Now, having grown to full maturity with all my learning, and beyond my childhood hallucination, a very pertinent question still persists: What is “new” in the year? Perhaps it will not be out of place to go back in time and revisit Heraclitus – the ancient Greek philosopher – who was famous for his insistence on ever-present change known in philosophy as “flux” or “becoming”. He said that “everything flows” (panta rhei); and because everything is in a state of flux, “no man ever steps in the same river twice”. Heraclitus expressed this idea of flux by saying that the sun is new every day, rather than thinking the same sun will rise tomorrow. It must be noted that Philosophy has since moved beyond Heraclitus. But if there is anything we can learn from him, it is this: January 1 is called “New Year day” in order to show that every day is new. If we can alter our manner of looking, we will discover that everything is new (and beautiful). The reason we fail to discover the newness and the beauty in creation is because our familiarity with things make us loose interest. It is said that too much familiarity breeds contempt; and again, that monotony kills interest. If we focus intensely on people and things we are familiar with, we will discover novelty in them. To achieve this, we need to zero in on individuals. Because we are accustomed to multitude, we often fail to see individuals in their uniqueness. Today, instead of making “new year resolutions” which we hardly ever keep, why not spend the rest of the day discovering what is new in what you are accustomed to (your environment, your wife, husband, children, parents, colleagues, friends, enemies, etc.). Treat each day as a new day and you will enjoy a happy new year.
Another way to look at the New Year is to think about the Roman god, Janus, to whom the month of January is named after. Janus is an appropriate personification of the start of the New Year. And one special feature of this god is that he is two-faced. He has a face looking to the past and a face looking to the future at the same time. He thus became the symbol of New Year’s Day where we look at the past and give thanks for it, and at the same time, we look at the future and gather our hopes for it. Today, as we get rid of the old year and look forward to the new one, we need to reflect and think about what the past year that just ended brought, and what the new year ahead of us could bring. In this way, we become little Janus.
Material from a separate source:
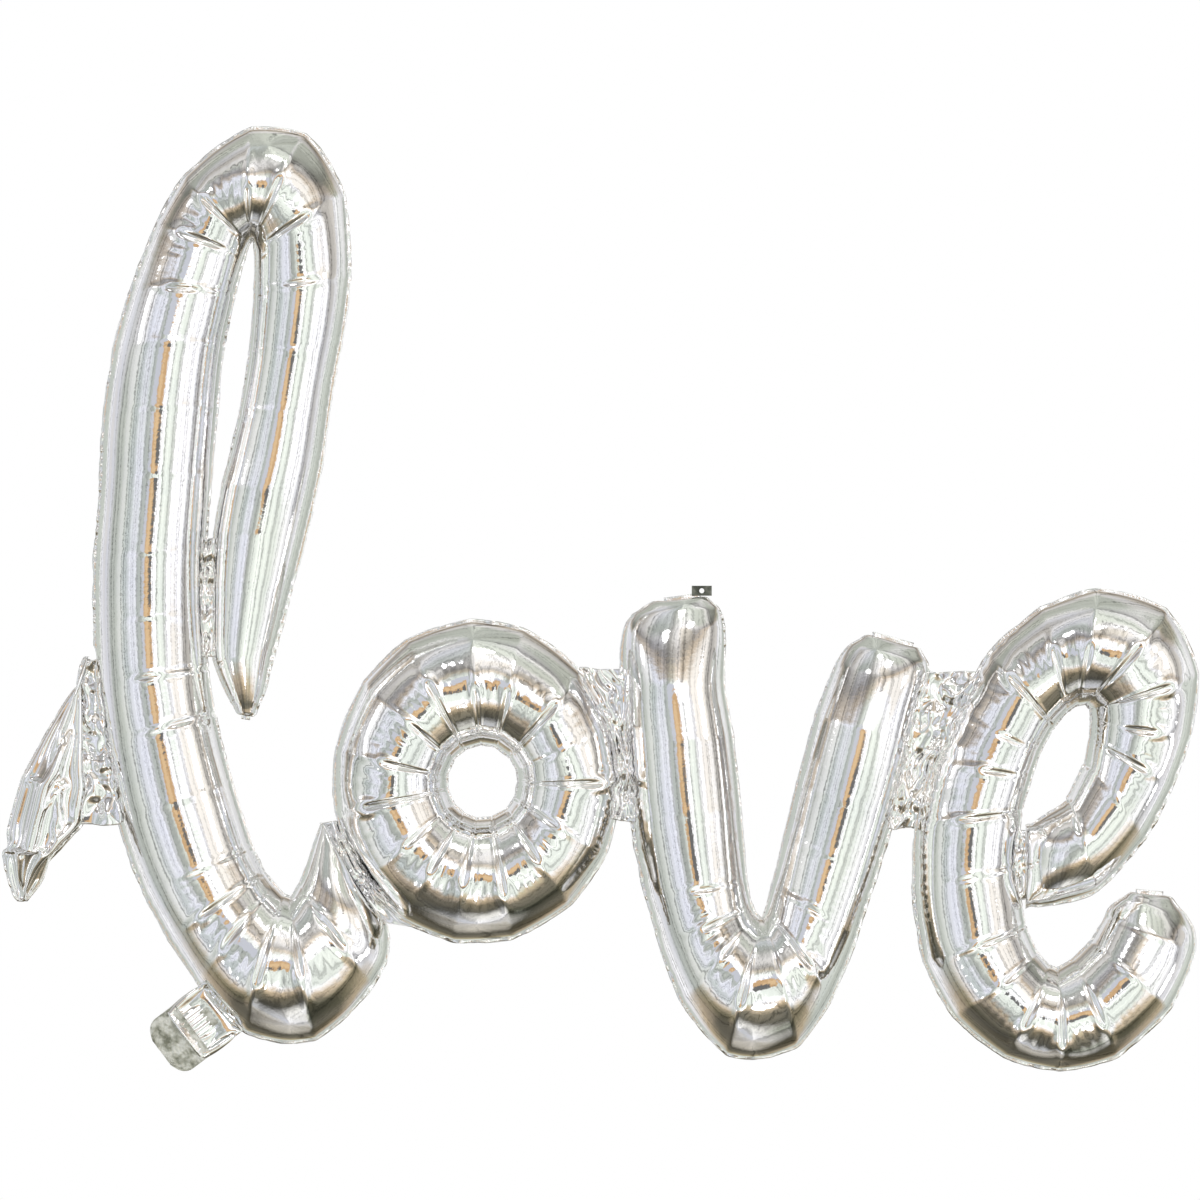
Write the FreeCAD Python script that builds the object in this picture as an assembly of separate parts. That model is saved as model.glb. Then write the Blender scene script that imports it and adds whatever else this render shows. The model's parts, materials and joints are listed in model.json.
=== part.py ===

January 1 is not only a New Year Day; it is also a Solemnity of Mary, Mother of God, as well as a celebration of the World Day of Peace. From some of her qualities which we highlighted on the Feast of the Holy Family, it is obvious that Mary is also a model of peace. Peace is one thing that can save the world. But it has continued to elude us probably because the world has been searching for peace the wrong way. We think that peace can be achieved when we subjugate all our enemies and opponents, or when we confiscate all the wealth of the world, or when we get the entire world to do our bidding, etc. Despite channelling our efforts to achieve peace by means of crazy stuff like these, the world has woefully failed to attain peace. Curiously, two unlikely personalities gave us two related formula for achieving peace decades ago, but the world has not listened. First was Bob Marley who proposed that, “Until the philosophy which holds one race superior and another inferior is finally and permanently discredited and abandoned, there is going to war everywhere”. Then Peter Tosh followed it up by lambasting our superficial search for peace: “Everyone is crying out for peace, but no one is crying out for justice. But there cannot be peace until there is equal right and justice”.
If only the world can alter our manner of “searching for peace” and begin to appreciate the newness and uniqueness in every individual and in every nation, tribe and race, then the prayer of peace uttered in the first reading will indeed become realized in our world of today: “May the Lord bless and keep you. May the Lord let his face shine on you and be gracious to you. May the Lord uncover his face to you and bring you peace”. This is our prayer for all of us as we begin this year 2021. Happy New Year!